I am in the market for a new backpack blower and because I use saws and drills all day, have no idea what I should get- I figure I would appeal to the landscapers out there-
This is for my personal use on my 3 acre yard. I have quite a few large oaks with plenty of leaves and acorns in the fall and tons "squigglies" in the spring (any day now!)
I do have a "Little Wonder" walk behind blower but have lots of planting beds and the property is surround with berms (about 400' of them) that all collect leaves and pine needles and crap.
OK- SO what should I get - Stil, Husquarvarne, RedMax..Black and decker(kidding)...?


----------



## Tom Struble (Mar 2, 2007)

most landscapers around here use the Redmax,I have an old Echo that still runs strong..
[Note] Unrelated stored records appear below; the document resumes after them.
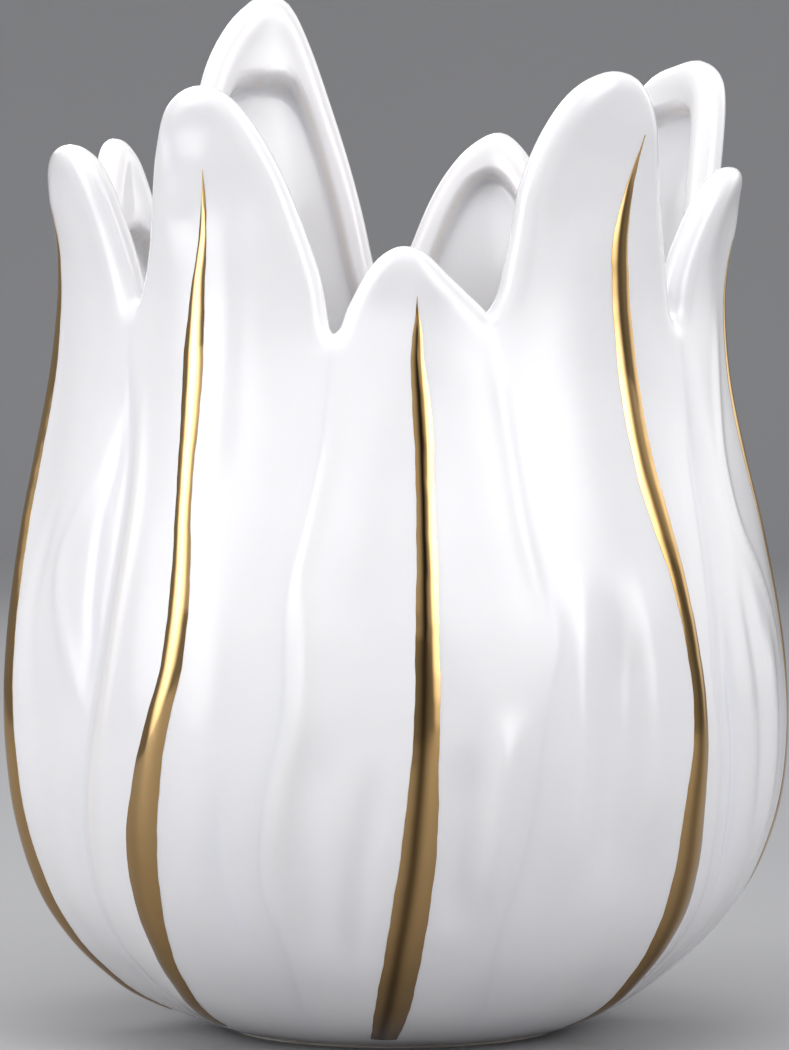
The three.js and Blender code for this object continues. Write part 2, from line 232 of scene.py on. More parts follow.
@dataclass(frozen=True)
class Fold:
    """A soft fold that runs up the face of the body.

    Attributes:
        kind: Ridge or groove.
        depth: Height or depth at its strongest.
        reach: Half width across it.
        rows: Its course as (height, degrees).
        fade: Share of its length over which each end dies away.
    """

    kind: FoldKind
    depth: float
    reach: float
    rows: Rows
    fade: float = 0.28

    def __post_init__(self) -> None:
        """Draws the fold's course."""
        object.__setattr__(self, "track", Track(self.rows))

    def lift(self, spots: Spots) -> Array:
        """Works out the height that the fold adds to the body.

        Args:
            spots: Places on the body.

        Returns:
            The added heights, negative in a groove.
        """
        bottom, top = self.track.bottom, self.track.top
        across = spots.across(self.track.value(spots.length))
        run = self.fade * (top - bottom)
        ends = ease((spots.length - bottom) / run) * ease((top - spots.length) / run)
        return self.kind.value * self.depth * bump(across, self.reach) * ends


@dataclass(frozen=True)
class Dent:
    """A shallow hollow, such as the one under a tip that curls out.

    Attributes:
        height, degrees: Where its middle is.
        reach: Half width across it.
        depth: Depth in its middle.
        squash: Its reach across, beside its reach up the body.
    """

    height: float
    degrees: float
    reach: float
    depth: float
    squash: float = 0.8

    def lift(self, spots: Spots) -> Array:
        """Works out the height that the dent adds to the body.

        Args:
            spots: Places on the body.

        Returns:
            The added heights, all negative.
        """
        along = spots.length - PROFILE.length_at(self.height)
        reach = np.hypot(spots.across(self.degrees), along * self.squash)
        return -self.depth * bump(reach, self.reach)


@dataclass(frozen=True)
class LeafPlan:
    """One leaf of the ring.

    Attributes:
        name: Its node, which also numbers its gilded line.
        seam: The seam on its left as (height, degrees); the last row is the notch.
        edge: Its edge between its two notches as (degrees, height).
        gild: Its gilded line from the top down as (height, degrees, width).
        lean: How far its tip leans out.
        lip_drop: How far the hollow inside stops below its tip.
        fold: Strength of the seam on its left.
        crest: Strength of its swelling towards the gilded line.
        painted_reflection: Strength of the painted dark reflection, a dark band painted along its gilded
            line.
    """

    name: str
    seam: Rows
    edge: Rows
    gild: Rows
    lean: float
    lip_drop: float = 12.0
    fold: float = 0.7
    crest: float = 1.0
    painted_reflection: float = 0.35


LEAVES = (
    LeafPlan(
        name="petal_1",
        seam=((0, -100), (30, -103), (60, -101), (90, -98), (120, -99), (150, -101), (170, -100)),
        edge=((-97.5, 182), (-91, 196), (-81, 206), (-71, 209.5), (-64.5, 208), (-60.5, 202.5),
            (-57.4, 192), (-54.6, 182)),
        gild=((195, -75, 1.6), (180, -75.6, 3), (160, -76.8, 5.4), (143, -76.8, 6.6), (125, -76.2, 7.4),
            (107, -74, 8.2), (90, -72.2, 8.8), (70, -70.6, 9.4), (55, -70.6, 9.8), (42, -71.6, 9.6),
            (30, -73.6, 8.4), (18, -77.5, 6.8), (6, -82, 5.4)),
        lean=6.0,
        crest=1.6,
    ),
    LeafPlan(
        name="petal_2",
        seam=((0, -62), (20, -57.5), (42, -53.5), (62, -50.6), (83, -48), (105, -46.6), (127, -46.2),
            (144, -47.4), (158, -49.4), (173, -51)),
        edge=((-47.2, 184), (-45.2, 196), (-42.8, 208), (-39.8, 217), (-34.5, 221.5), (-29, 220),
            (-24.4, 213), (-20.2, 203), (-16.8, 192.5), (-13.2, 179)),
        gild=((203, -31.8, 1.2), (188, -32.5, 2), (175, -33.7, 3.8), (160, -34, 5.4), (145, -33.6, 4.9),
            (128, -32.9, 4.2), (108, -31.9, 5.3), (92, -32.5, 5.6), (78, -34.7, 6.4), (65, -36.8, 7.8),
            (52, -38.8, 9), (38, -40.4, 7.8), (26, -42.5, 5.8), (15, -46, 4.9), (5, -51.5, 4.5)),
        lean=5.0,
        painted_reflection=0.1,
    ),
    LeafPlan(
        name="petal_3",
        seam=((0, -22), (22, -18.5), (42, -20.3), (62, -18.6), (83, -15.7), (106, -15.7), (124, -13.4),
            (143, -11.4), (166.5, -10.4)),
        edge=((-8, 172.5), (-4.6, 180), (-1.6, 184), (1.6, 185.5), (5, 184.2), (9, 179.4), (12.6, 175.2)),
        gild=((174.5, 3.6, 1.2), (160, 3.7, 2.9), (147, 4.3, 4.2), (130, 4.6, 4.1), (110, 4.6, 4.9),
            (90, 4.5, 5.4), (72, 4.2, 6), (59, 3.7, 7.3), (45, 3, 8.2), (30, 1.6, 8.2), (15, -0.2, 7.9),
            (4, -2.8, 6)),
        lean=2.5,
        fold=0.35,
        painted_reflection=0.95,
    ),
    LeafPlan(
        name="petal_4",
        seam=((0, 21), (27, 17), (45, 18.6), (60, 20), (84, 21.8), (97, 23.8), (113, 22.3), (136, 20.2),
            (158, 18.6), (171, 16.1)),
        edge=((18.7, 176.5), (20.5, 187.5), (22.2, 200), (26, 212), (31, 221), (37.5, 225), (43.5, 222.5),
            (47.8, 213), (51.2, 197), (55, 180)),
        gild=((211, 43.1, 1.2), (200, 41.3, 2), (188, 39.8, 4.4), (175, 40, 5.2), (158, 40.8, 5.9),
            (140, 41.5, 6), (128, 42.8, 6.3), (109, 45.4, 4.8), (88, 47.4, 4.9), (72, 47.7, 6),
            (58, 47.4, 7.7), (46, 48.4, 8.8), (34, 49.8, 8.8), (22, 51.5, 7), (12, 54, 5.5), (4, 57, 4.8)),
        lean=5.5,
        fold=0.3,
        painted_reflection=0.6,
    ),
    LeafPlan(
        name="petal_5",
        seam=((0, 66), (25, 60.5), (43, 57), (57, 55.4), (70, 54.7), (87, 52.8), (103, 53.6), (128, 55.2),
            (144, 56.2), (170, 57.5)),
        edge=((59.2, 177), (61.5, 186), (64.8, 195), (69, 201.5), (74.5, 204.5), (80, 202.5), (85.2, 194),
            (89, 182)),
        gild=((188, 80, 1.2), (172, 80, 3.2), (155, 79.6, 4.6), (138, 81, 5.2), (121, 86, 5.6),
            (105, 91, 5.6), (88, 94, 6.4), (68, 95, 7.6), (50, 94.5, 8.4), (32, 95.5, 7.4), (16, 98, 6),
            (5, 100, 5)),
        lean=7.0,
    ),
    LeafPlan(
        name="petal_6",
        seam=((0, 112), (30, 110), (60, 108), (90, 106), (120, 102), (150, 96), (170, 92)),
        edge=((95.5, 181), (99, 197), (101.8, 213), (106, 226), (113, 231.5), (120, 231), (126.5, 228.5),
            (131.4, 221), (133.6, 209), (134.6, 195), (135.4, 180)),
        gild=((214, 116, 1.2), (198, 115, 2.6), (180, 114.5, 4.8), (160, 115.5, 5.4), (140, 118, 5),
            (120, 121, 5.4), (100, 123.5, 5.6), (80, 125, 6.6), (60, 125, 8), (45, 124.5, 8.6),
            (30, 125, 7.4), (16, 127, 6), (5, 129, 5)),
        lean=6.0,
        lip_drop=11.0,
    ),
    LeafPlan(
        name="petal_7",
        seam=((0, 142), (30, 140), (60, 143), (90, 140), (120, 137), (150, 137), (169, 136)),
        edge=((140, 177), (146, 190), (151.5, 203), (156, 211.5), (160.8, 215.5), (166, 212),
            (170.2, 205.5), (173.4, 198), (176.4, 188.5), (178.8, 180)),
        gild=((199, 161, 1.2), (186, 160, 2.6), (170, 159, 4.6), (150, 159.5, 5.2), (130, 161, 5),
            (110, 160, 5.4), (90, 158.5, 5.8), (70, 158.5, 7), (55, 160, 8.2), (40, 161.5, 8.4),
            (26, 162, 7), (14, 161, 5.8), (5, 160, 5)),
        lean=5.0,
        lip_drop=8.5,
    ),
    LeafPlan(
        name="petal_8",
        seam=((0, 182), (30, 184), (60, 180), (90, 178), (120, 182), (150, 183), (172, 181)),
        edge=((184.2, 183), (186.2, 195), (189, 209), (192.4, 223.5), (196.2, 238.5), (199.8, 248),
            (204, 250), (208.5, 246.5), (212.8, 240), (217, 230), (220.4, 216), (222, 202), (222.7, 186)),
        gild=((233, 202.5, 1.2), (217, 201.5, 2.6), (197, 200.8, 4.6), (177, 201.5, 5.4), (156, 203, 5.2),
            (136, 203.5, 5), (114, 202, 5.4), (92, 201, 5.8), (72, 201.5, 7), (56, 203, 8.2),
            (42, 204.5, 8.6), (28, 205, 7.2), (15, 204, 5.8), (5, 203, 5)),
        lean=4.0,
        lip_drop=21.0,
    ),
    LeafPlan(
        name="petal_9",
        seam=((0, 226), (30, 222), (60, 225), (90, 227), (120, 222), (150, 221), (169, 223)),
        edge=((227.5, 178), (231.2, 190), (233.6, 202), (236, 209.5), (239.6, 213), (243.6, 209.5),
            (247.6, 201), (252.4, 189), (256.4, 178)),
        gild=((197, 238.5, 1.2), (184, 239, 2.6), (168, 240.5, 4.6), (150, 242.5, 5.2), (130, 241.5, 5),
            (110, 240.5, 5.4), (90, 241.5, 5.8), (70, 243, 7), (55, 243.5, 8.2), (40, 242, 8.4),
            (26, 241, 7), (14, 242, 5.8), (5, 243.5, 5)),
        lean=5.0,
        lip_drop=22.0,
    ),
)

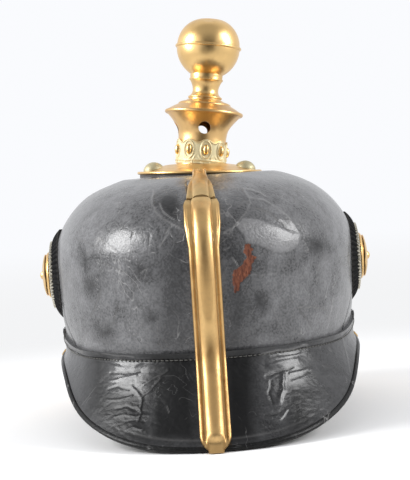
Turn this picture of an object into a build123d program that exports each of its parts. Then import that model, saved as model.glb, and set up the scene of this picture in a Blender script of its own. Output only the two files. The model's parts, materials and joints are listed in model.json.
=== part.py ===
from build123d import *
import os
from math import asin, cos, pi, radians, sin, sqrt, tan

# A lacquered leather parade helmet with a ball finial, built piece by piece.
# Millimetres. Z is the skull's upright axis, +Y the front and +X the wearer's right.
# Every piece is modelled about that axis and moved once, at the end, so that the
# helmet stands on the floor with the middle of its box over the origin.

# Skull: an oval leather dome
SKULL_WIDTH = 180.0
SKULL_LENGTH = 224.0
LEATHER = 2.6
BRIM_WIDTH = 169.0
BRIM_HEIGHT = 40.0
WIDEST_HEIGHT = 103.0
CROWN_HEIGHT = 145.6
CROWN_FLAT_RADIUS = 36.0
CROWN_VENT_RADIUS = 11.0
SIDE_SHARES = ((0.3, 0.17), (0.76, 0.5), (0.95, 0.76), (1.0, 1.0))
SHOULDER_SHARES = ((0.975, 0.26), (0.915, 0.48), (0.82, 0.7), (0.71, 0.85), (0.555, 0.97))

# Peaks: a flange sewn to the skull and a flared skirt below it
PEAK_LEATHER = 2.2
FOLD_WIDTH = 170.6
FOLD_HEIGHT = 44.0
FLANGE_TOP_WIDTH = 176.2
FLANGE_TOP_HEIGHT = 66.0
PEAK_SEAM_Y = 4.0
EDGE_LIFT = 0.8
REAR_REACH = 141.0
REAR_FLANGE_HEIGHT = 49.0
REAR_FLANGE_SIDE_HEIGHT = 57.0
REAR_EDGE_SHARES = ((0.14, 0.96), (0.34, 0.82), (0.6, 0.45), (0.8, 0.19), (1.0, 0.0))
FRONT_REACH = 155.0
FRONT_FLANGE_HEIGHT = 52.0
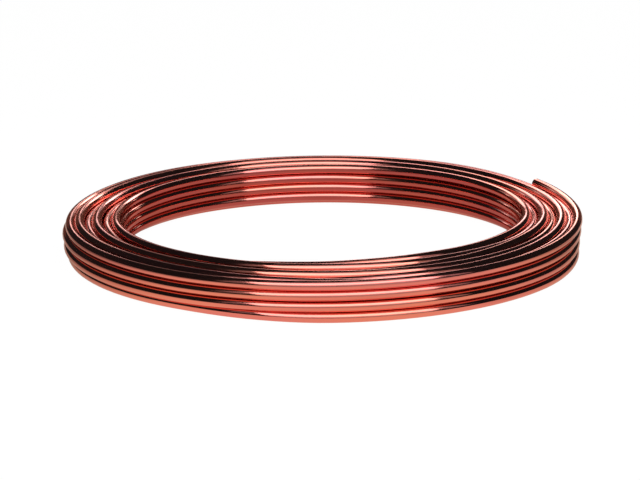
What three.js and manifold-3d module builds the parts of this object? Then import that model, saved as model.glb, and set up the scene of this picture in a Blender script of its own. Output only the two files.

would love to have one with a starter


----------



## TIGHTER MITER (Jul 9, 2011)

Tom Struble said:


> most landscapers around here use the Redmax,I have an old Echo that still runs strong..
> 
> would love to have one with a starter


From what I understand Husquervarne makes RedMax- any idea what is better about them (or worse)


----------



## world llc (Dec 9, 2008)

this sounds like an ad for c-list:whistling


----------



## Inner10 (Mar 12, 2009)

Stihl and Echo appear to be the standard around here.


----------



## jkfox624 (Jun 20, 2009)

world llc said:


> this sounds like an ad for c-list:whistling


Between this and yesterdays knockers geez....


----------



## Bill1500 (Nov 26, 2011)

I personally like the Stihl BR600. Plenty of power for blowing leaves around :thumbsup:


----------



## dave19london (May 2, 2013)

I agree 

Stihl BR600 all the way son. They never die..

:laughing:


----------



## DBRhino (Oct 2, 2009)

Count me in on a big thumbs up on a BR600:thumbsup:


----------